The neuromorphic chip is based on memristors—components that function similarly to synapses in the brain. They not only store information but can also process it simultaneously. While conventional computers constantly exchange data between memory and processor, this technology works locally. This significantly reduces energy losses and allows for fast, decentralized data analysis.

"A key difference is the ability of memristors to process continuous intermediate states—not just '0' and '1', but also values in between," explains Krüger. This flexible data processing opens up new possibilities for algorithms that emulate neural networks. Applications range from predictive machine maintenance to real-time analyses in safety-critical areas such as autonomous driving.

From lab discovery to industrial application

The path to this development began with an accidental discovery in the lab in 2011: During a material analysis, Krüger's team observed a characteristic "loop" curve—an indication of the behavior of a memristor with hysteretic memristance. This property enables the component to "remember" previous computations and thus perform complex calculations directly.

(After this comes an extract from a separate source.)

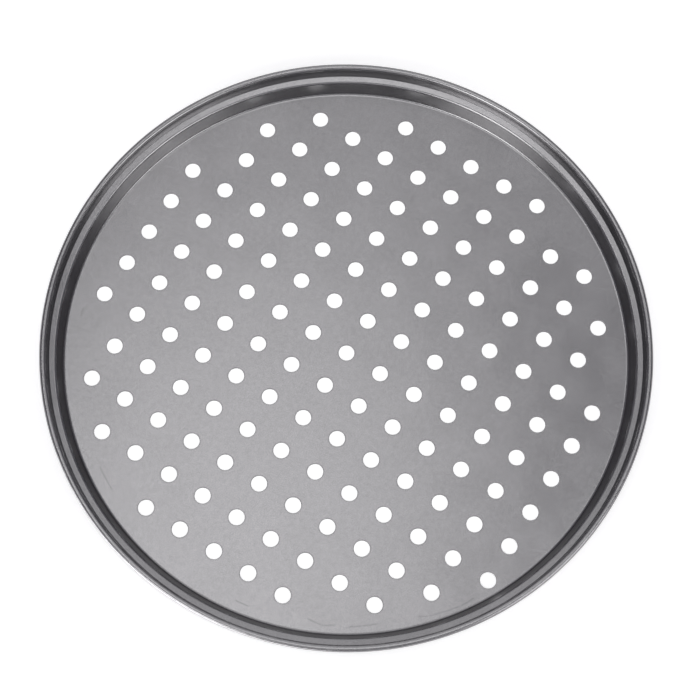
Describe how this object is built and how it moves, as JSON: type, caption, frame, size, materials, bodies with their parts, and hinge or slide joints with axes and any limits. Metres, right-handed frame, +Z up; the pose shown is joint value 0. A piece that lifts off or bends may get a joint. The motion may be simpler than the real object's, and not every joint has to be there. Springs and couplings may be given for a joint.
{
  "type": "perforated crisper plate",
  "caption": "Round perforated steel crisper plate: a flat floor punched with holes, a sloped wall with a stepped ledge, and a rim rolled over a wire.",
  "frame": {"origin": "centre of the underside of the floor", "axes": "+Z up, out of the open dish; X and Y along the rows of holes"},
  "size_m": [0.3044, 0.3044, 0.0163],
  "materials": {
    "coated_sheet": "satin metallic grey non-stick coating",
    "bare_wire": "drawn steel wire"
  },
  "bodies": {
    "root": {"pan": "coated_sheet", "rim_wire": "bare_wire"}
  },
  "joints": []
}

This led to the idea of developing artificial synapses from a material combination of bismuth and iron oxide. To turn these artificial synapses into a functional chip, the startup received multi-million euro funding from the German Federal Agency for Breakthrough Innovation (SPRIN-D). "We were able to show that these artificial synapses can efficiently handle even complex computational tasks like matrix multiplications," reports Krüger. These calculations, for example, form the basis for training many AI applications and image processing algorithms. In January 2025, the news magazine Der Spiegel will report on how Krüger’s technology could set new standards in the field of energy-efficient data processing.

Technology with potential for edge computing

The architecture of memristors allows data to be processed directly at the source—a key component for so-called edge computing, where data doesn’t need to be transferred to central cloud systems. "This means more security and independence, as sensitive data stays local," emphasizes Krüger. In industrial sensing, this could be a major advantage for capturing early signs of wear and preventing failures.

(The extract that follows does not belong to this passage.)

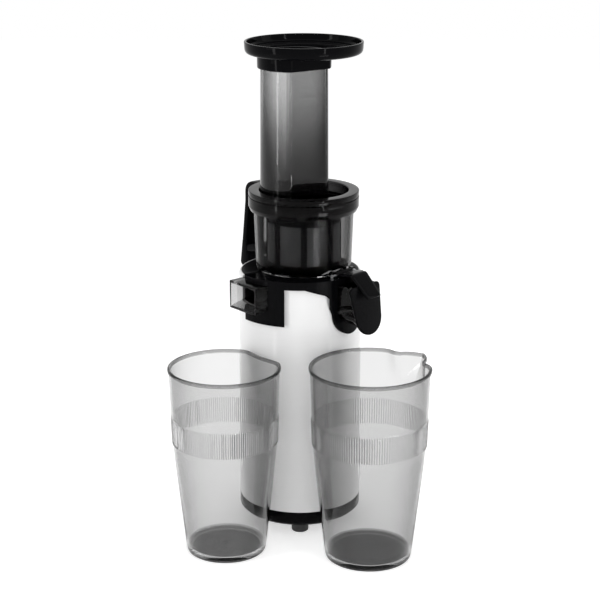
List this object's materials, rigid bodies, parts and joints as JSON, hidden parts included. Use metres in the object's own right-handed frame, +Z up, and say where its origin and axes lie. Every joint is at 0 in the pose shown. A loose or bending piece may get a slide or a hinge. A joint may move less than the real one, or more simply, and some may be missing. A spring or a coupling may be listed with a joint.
{
  "type": "vertical slow juicer",
  "caption": "Compact vertical slow juicer: motor base, clear bowl with strainer and auger, chute, hopper tray, pulp and juice cups.",
  "frame": {"origin": "centre of the motor housing, on the surface that the feet stand on", "axes": "+Z up, -Y to the front, where the outlets and cups are"},
  "size_m": [0.2047, 0.1938, 0.3955],
  "materials": {
    "white_plastic": "satin, faint fine grain",
    "black_gloss": "gloss",
    "black_satin": "satin",
    "smoke_clear": "clear gloss",
    "rubber": "matt",
    "silicone": "matt",
    "steel": "brushed",
    "bronze": "machined",
    "copper": "wound",
    "nylon": "moulded",
    "ferrite": "matt",
    "carbon": "matt",
    "board": "satin"
  },
  "bodies": {
    "base": {"motor_housing": "white_plastic", "top_deck": "black_satin", "base_cover": "black_gloss", "rubber_feet": "rubber", "base_screws": "steel", "shaft_seal": "rubber", "cord_gland": "black_satin", "switch_frame": "black_satin", "interlock_switch": "black_satin", "control_board": "board", "motor_can": "steel", "motor_magnets": "ferrite", "brush_cap": "black_satin", "motor_brushes": "carbon", "lower_bearing": "steel", "upper_bearing": "steel", "mounting_plate": "steel", "ring_gear": "nylon", "gearbox_cover": "nylon", "gearbox_screws": "steel", "output_bearing": "bronze"},
    "rocker": {"rocker_switch": "black_satin"},
    "plunger": {"interlock_plunger": "nylon"},
    "armature": {"armature_core": "copper", "motor_shaft": "steel", "commutator": "copper", "sun_gear": "steel"},
    "carrier": {"first_carrier": "steel"},
    "drive": {"drive_shaft": "steel"},
    "first_planet_a": {"first_planet_a": "nylon"},
    "first_planet_b": {"first_planet_b": "nylon"},
    "first_planet_c": {"first_planet_c": "nylon"},
    "last_planet_a": {"last_planet_a": "nylon"},
    "last_planet_b": {"last_planet_b": "nylon"},
    "last_planet_c": {"last_planet_c": "nylon"},
    "bowl": {"juicing_bowl": "smoke_clear", "pulp_outlet": "smoke_clear", "juice_outlet": "smoke_clear", "bowl_skirt": "black_gloss", "bowl_handle": "black_gloss", "bowl_seal": "silicone", "strainer_frame": "black_satin", "strainer_mesh": "steel", "cap_hinge_pin": "steel"},
    "auger": {"auger_core": "black_satin", "auger_flights": "black_satin", "auger_socket": "steel"},
    "juice_cap": {"juice_cap": "black_satin", "cap_lever": "black_gloss", "cap_seal": "silicone"},
    "lid_seal": {"lid_seal": "silicone"},
    "lid": {"lid": "smoke_clear", "feed_chute": "smoke_clear", "auger_bush": "nylon"},
    "tray": {"hopper_tray": "black_gloss", "tray_collar": "black_gloss"},
    "pulp_cup": {"pulp_cup": "smoke_clear"},
    "juice_cup": {"juice_cup": "smoke_clear"}
  },
  "joints": [
    {"name": "drive_spin", "type": "hinge", "parent": "base", "child": "drive", "pos_m": [0.003, 0, 0], "axis": [0, 0, 1], "continuous": true},
    {"name": "carrier_spin", "type": "hinge", "parent": "base", "child": "carrier", "pos_m": [0.003, 0, 0], "axis": [0, 0, 1], "continuous": true},
    {"name": "armature_spin", "type": "hinge", "parent": "base", "child": "armature", "pos_m": [0.003, 0, 0], "axis": [0, 0, 1], "continuous": true},
    {"name": "first_planet_a_spin", "type": "hinge", "parent": "carrier", "child": "first_planet_a", "pos_m": [0.0165, 0, 0], "axis": [0, 0, 1], "continuous": true},
    {"name": "last_planet_a_spin", "type": "hinge", "parent": "drive", "child": "last_planet_a", "pos_m": [0.0165, 0, 0], "axis": [0, 0, 1], "continuous": true},
    {"name": "first_planet_b_spin", "type": "hinge", "parent": "carrier", "child": "first_planet_b", "pos_m": [-0.00375, 0.01169, 0], "axis": [0, 0, 1], "continuous": true},
    {"name": "last_planet_b_spin", "type": "hinge", "parent": "drive", "child": "last_planet_b", "pos_m": [-0.00375, 0.01169, 0], "axis": [0, 0, 1], "continuous": true},
    {"name": "first_planet_c_spin", "type": "hinge", "parent": "carrier", "child": "first_planet_c", "pos_m": [-0.00375, -0.01169, 0], "axis": [0, 0, 1], "continuous": true},
    {"name": "last_planet_c_spin", "type": "hinge", "parent": "drive", "child": "last_planet_c", "pos_m": [-0.00375, -0.01169, 0], "axis": [0, 0, 1], "continuous": true},
    {"name": "bowl_lift", "type": "slide", "parent": "base", "child": "bowl", "axis": [0, 0, 1], "range_m": [0, 0.08]},
    {"name": "auger_spin", "type": "hinge", "parent": "bowl", "child": "auger", "pos_m": [0.003, 0, 0], "axis": [0, 0, 1], "continuous": true},
    {"name": "juice_cap_hinge", "type": "hinge", "parent": "bowl", "child": "juice_cap", "pos_m": [0.03406, -0.02797, 0.216], "axis": [-0.6691, -0.7431, 0], "range_deg": [0, 80]},
    {"name": "lid_lift", "type": "slide", "parent": "bowl", "child": "lid_seal", "axis": [0, 0, 1], "range_m": [0, 0.06]},
    {"name": "lid_turn", "type": "hinge", "parent": "lid_seal", "child": "lid", "pos_m": [0.003, 0, 0], "axis": [0, 0, 1], "range_deg": [-28, 0]},
    {"name": "tray_lift", "type": "slide", "parent": "lid", "child": "tray", "axis": [0, 0, 1], "range_m": [0, 0.03]},
    {"name": "rocker_tilt", "type": "hinge", "parent": "base", "child": "rocker", "pos_m": [0, 0.0465, 0.078], "axis": [1, 0, 0], "range_deg": [-9, 9]},
    {"name": "interlock_press", "type": "slide", "parent": "base", "child": "plunger", "axis": [0, 0, 1], "range_m": [-0.0015, 0], "stiffness_N_per_m": 150},
    {"name": "pulp_cup_slide", "type": "slide", "parent": "base", "child": "pulp_cup", "axis": [-0.655, -0.7556, 0], "range_m": [0, 0.1]},
    {"name": "juice_cup_slide", "type": "slide", "parent": "base", "child": "juice_cup", "axis": [0.545, -0.8384, 0], "range_m": [0, 0.1]}
  ],
  "couplings": [
    {"joint": "carrier_spin", "follows": "drive_spin", "ratio": 4.5},
    {"joint": "armature_spin", "follows": "drive_spin", "ratio": 20.25},
    {"joint": "first_planet_a_spin", "follows": "drive_spin", "ratio": -12.6},
    {"joint": "last_planet_a_spin", "follows": "drive_spin", "ratio": -2.8},
    {"joint": "first_planet_b_spin", "follows": "drive_spin", "ratio": -12.6},
    {"joint": "last_planet_b_spin", "follows": "drive_spin", "ratio": -2.8},
    {"joint": "first_planet_c_spin", "follows": "drive_spin", "ratio": -12.6},
    {"joint": "last_planet_c_spin", "follows": "drive_spin", "ratio": -2.8},
    {"joint": "auger_spin", "follows": "drive_spin", "ratio": 1}
  ]
}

In initial pilot projects, Krüger's team is already testing the technology under real-world conditions together with the Technical University of Freiberg. It was shown that the neuromorphic chip can reliably detect even the smallest changes and predict wear patterns accurately.

A sustainable path to energy-efficient AI systems

While traditional processors require more and more transistors to handle the growing data flood, conventional chip design is reaching physical and energy limits. Neuromorphic approaches combine memory and processing units, reducing energy consumption and significantly expanding the potential for AI systems.

"Our goal is not just to analyze datasets but also to learn to recognize patterns and respond flexibly to new situations—without a constant connection to external data centers," explains Krüger. In the future, this technology could help make data centers more energy-efficient and enable AI applications to be developed with significantly lower resource requirements.

Krüger’s current prototype contains 32 memristors. In the next development stage, this number will increase to over 200 to model complex neural networks and enable new applications in autonomous systems.